If a generator tool, that can handle metric and say uses double numbers,
is used to create the footprint it will:
a) compute the true positions of all pins to double accuracy
b) then convert this value to some fractional mil-number, pin by pin
c) round that position to 1/100th mil to make pcb happy, pin by pin

The footprint file format as I said lists all the pin/pads and gets read sequentially by pcb - pcb doesn't have the slightest idea, what spacing the pins are - they could
be at random positions.
Double is probably more than sufficient to get 100 increments of 0.8mm right
to 1/100-mil, but if it weren't, use a Sparc with Quad-precision floats to generate the footprint.
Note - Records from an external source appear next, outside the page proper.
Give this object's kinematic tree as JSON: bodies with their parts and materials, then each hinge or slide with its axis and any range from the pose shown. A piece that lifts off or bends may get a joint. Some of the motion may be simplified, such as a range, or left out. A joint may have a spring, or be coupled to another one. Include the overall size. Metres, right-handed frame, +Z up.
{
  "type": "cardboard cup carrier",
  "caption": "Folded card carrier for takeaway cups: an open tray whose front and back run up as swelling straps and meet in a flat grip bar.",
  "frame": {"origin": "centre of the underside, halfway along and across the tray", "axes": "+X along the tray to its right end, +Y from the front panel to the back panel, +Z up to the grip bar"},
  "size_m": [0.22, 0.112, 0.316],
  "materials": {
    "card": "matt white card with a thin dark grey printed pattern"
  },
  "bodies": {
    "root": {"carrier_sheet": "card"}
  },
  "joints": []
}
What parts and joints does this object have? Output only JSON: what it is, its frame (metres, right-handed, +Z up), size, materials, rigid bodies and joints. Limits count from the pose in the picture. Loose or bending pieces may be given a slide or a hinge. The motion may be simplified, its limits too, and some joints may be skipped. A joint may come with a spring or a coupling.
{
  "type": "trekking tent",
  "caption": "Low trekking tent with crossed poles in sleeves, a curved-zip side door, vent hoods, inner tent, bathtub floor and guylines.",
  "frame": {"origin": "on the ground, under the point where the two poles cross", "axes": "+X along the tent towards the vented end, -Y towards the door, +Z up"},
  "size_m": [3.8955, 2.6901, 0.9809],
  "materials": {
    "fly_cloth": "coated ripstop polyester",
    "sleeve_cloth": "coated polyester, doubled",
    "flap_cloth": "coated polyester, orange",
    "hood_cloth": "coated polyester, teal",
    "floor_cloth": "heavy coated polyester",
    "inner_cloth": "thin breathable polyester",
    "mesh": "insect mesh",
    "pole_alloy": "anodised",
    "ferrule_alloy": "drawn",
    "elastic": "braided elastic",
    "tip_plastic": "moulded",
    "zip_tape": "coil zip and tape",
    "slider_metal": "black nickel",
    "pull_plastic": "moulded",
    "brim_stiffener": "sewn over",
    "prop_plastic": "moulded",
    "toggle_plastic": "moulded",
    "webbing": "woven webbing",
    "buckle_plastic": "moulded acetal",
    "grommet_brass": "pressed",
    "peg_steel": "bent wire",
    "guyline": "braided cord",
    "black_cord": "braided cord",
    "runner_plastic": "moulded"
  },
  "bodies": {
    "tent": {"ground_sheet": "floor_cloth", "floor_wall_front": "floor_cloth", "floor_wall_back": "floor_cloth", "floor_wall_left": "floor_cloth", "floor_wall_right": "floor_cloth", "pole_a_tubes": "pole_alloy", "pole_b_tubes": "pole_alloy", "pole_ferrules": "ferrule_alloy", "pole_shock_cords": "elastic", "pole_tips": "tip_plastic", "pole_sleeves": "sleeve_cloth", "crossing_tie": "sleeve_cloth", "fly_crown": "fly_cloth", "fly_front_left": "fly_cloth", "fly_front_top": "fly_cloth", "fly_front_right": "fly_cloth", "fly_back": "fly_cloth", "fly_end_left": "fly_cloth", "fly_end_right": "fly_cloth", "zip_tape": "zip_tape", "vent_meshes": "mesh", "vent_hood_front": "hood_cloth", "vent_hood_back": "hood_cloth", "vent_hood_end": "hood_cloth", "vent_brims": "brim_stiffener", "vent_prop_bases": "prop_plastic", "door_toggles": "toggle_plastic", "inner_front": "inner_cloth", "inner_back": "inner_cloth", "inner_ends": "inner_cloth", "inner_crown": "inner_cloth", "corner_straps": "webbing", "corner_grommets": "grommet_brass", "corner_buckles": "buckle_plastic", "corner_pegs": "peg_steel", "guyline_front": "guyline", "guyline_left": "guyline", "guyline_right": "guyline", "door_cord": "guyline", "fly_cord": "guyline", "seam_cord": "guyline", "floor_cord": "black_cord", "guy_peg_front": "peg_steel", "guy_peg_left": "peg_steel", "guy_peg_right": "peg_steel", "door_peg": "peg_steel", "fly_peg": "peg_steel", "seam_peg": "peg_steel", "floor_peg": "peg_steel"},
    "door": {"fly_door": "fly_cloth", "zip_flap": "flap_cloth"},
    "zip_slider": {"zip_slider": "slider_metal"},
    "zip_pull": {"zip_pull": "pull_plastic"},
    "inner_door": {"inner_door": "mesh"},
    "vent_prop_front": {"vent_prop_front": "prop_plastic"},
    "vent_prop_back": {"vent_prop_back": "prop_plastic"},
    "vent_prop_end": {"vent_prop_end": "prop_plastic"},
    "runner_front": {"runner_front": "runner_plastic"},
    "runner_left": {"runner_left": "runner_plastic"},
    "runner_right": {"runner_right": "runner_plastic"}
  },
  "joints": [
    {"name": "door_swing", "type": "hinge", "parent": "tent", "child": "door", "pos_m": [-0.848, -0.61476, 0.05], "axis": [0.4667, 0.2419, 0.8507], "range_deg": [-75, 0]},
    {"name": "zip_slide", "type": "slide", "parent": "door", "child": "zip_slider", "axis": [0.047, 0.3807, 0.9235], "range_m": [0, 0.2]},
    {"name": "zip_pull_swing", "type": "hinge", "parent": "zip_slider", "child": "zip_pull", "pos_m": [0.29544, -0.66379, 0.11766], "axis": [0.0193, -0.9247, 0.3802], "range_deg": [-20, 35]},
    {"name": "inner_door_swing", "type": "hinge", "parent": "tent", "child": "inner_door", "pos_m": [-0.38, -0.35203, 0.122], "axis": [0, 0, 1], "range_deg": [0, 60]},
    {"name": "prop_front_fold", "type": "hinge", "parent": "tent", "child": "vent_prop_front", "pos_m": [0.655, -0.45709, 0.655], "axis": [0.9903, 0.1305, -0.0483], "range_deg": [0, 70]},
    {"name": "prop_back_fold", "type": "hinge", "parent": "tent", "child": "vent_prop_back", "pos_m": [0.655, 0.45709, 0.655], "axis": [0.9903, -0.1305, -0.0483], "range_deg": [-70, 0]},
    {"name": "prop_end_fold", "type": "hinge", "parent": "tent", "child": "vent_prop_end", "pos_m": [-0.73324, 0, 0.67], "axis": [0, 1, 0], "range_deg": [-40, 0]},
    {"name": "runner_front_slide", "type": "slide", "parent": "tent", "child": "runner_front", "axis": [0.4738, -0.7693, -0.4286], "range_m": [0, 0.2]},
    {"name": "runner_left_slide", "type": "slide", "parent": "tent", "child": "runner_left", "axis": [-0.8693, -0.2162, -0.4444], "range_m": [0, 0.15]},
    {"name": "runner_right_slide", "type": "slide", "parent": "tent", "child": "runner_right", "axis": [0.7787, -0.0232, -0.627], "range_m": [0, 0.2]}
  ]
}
Say the true increment in 1/100th mil were 548.666666666-periodic. Then a good generator will produce the following differences in the footprint file:
549, 549, 548, 549, 549, 548, 549,549, 548,...

If pcb itself is used as a generator by e.g. using a 0.1mm pitch grid and manually painting the pins, it's up to the implementation, to round values of a foreign grid
to the correct internal number - I can't answer this for pcb.
In principle it is possible, to precompute a sequence for every metric pitch offered, that will convert the N'th construction grid position to the correct 1/100th mil.

What pcb really does in this respect you must ask the developers. All I want to say is, that a 100-pin footprint not necessarily has anything to do with adding up a single-pitch roundoff error 100x and that pcb by it's structure does not have the notion of arrays and multipliers in a geometrical sense. It treats all pin
positions as "where they are according to footprint" one by one.